Taxes: The Nasty Surprise
Short-term options profits are taxed as ordinary income. If you trade frequently, you could owe 40%+ in taxes. Hold positions over 1 year for lower capital gains rates. Talk to a CPA – I got hit with a $12k tax bill my first year trading options.
FAQs: Real Questions from Traders Like You
How much money do I need to start trading stock options?
Technically, some brokers let you start with $100. But realistically? $1,000 minimum for breathing room. Less than that and commissions/fees will eat you alive.
Can I lose more than I invest?
If you BUY options? No. Max loss = premium paid. If you SELL options? Yes. Selling naked calls could generate infinite losses. Stick to defined-risk strategies when starting.
What’s the best platform for options trading?
For beginners: Tastyworks. For serious traders: Interactive Brokers. Robinhood works but lacks critical tools like Greeks charts.
How do I know which strike/expiration to choose?
Start with 30-60 days out and strikes near the stock price. Avoid deep out-of-the-money lottery tickets (e.g., Tesla $500 calls when it’s at $250).
Why does my option lose value when the stock moves right?
Volatility crush or time decay. After earnings, IV collapses → premiums shrink. Or expiration is too close → time decay accelerates.

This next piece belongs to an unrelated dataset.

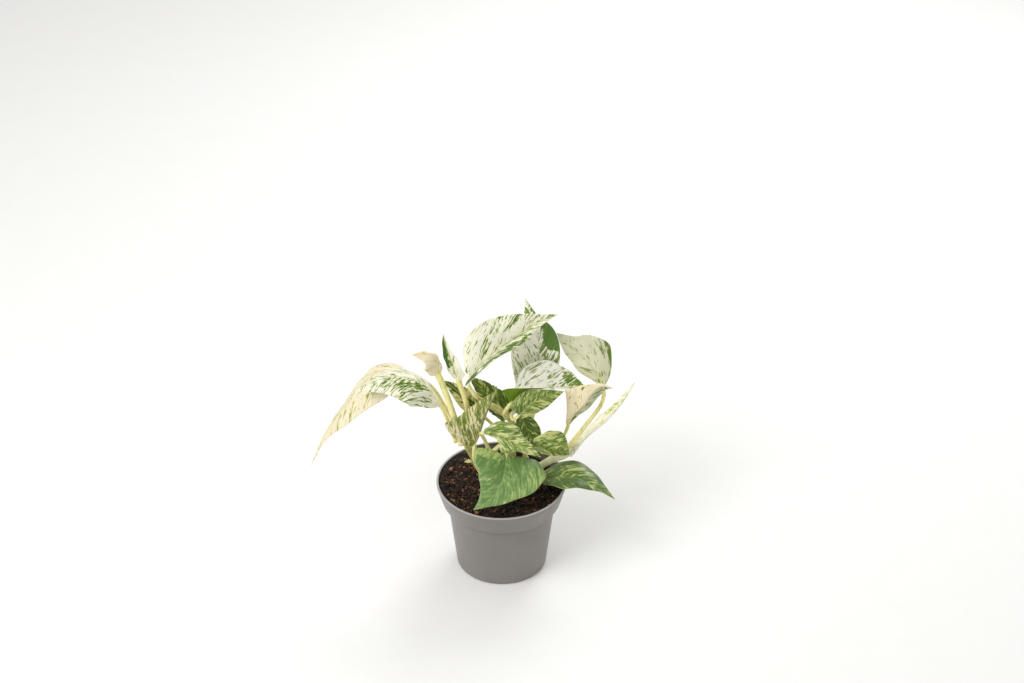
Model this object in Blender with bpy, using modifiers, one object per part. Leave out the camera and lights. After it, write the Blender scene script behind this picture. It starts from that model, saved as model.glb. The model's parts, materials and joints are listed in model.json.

Is trading stock options gambling?
It can be if you Yolo on earnings. But selling options on stocks you’ve researched? That’s strategic income. My covered calls pay my car payment monthly.
Final Reality Check
Trading stock options isn’t a side hustle – it’s a skill that takes years to master. Paper trade first. Start small. Focus on learning, not profits. And never risk money you can’t afford to lose. Seriously, I’ve seen too many blow up accounts.
But when you treat trading stock options as a business? It’s powerful. My first six-figure year came from consistent options selling, not lottery tickets. You got this – just stay disciplined.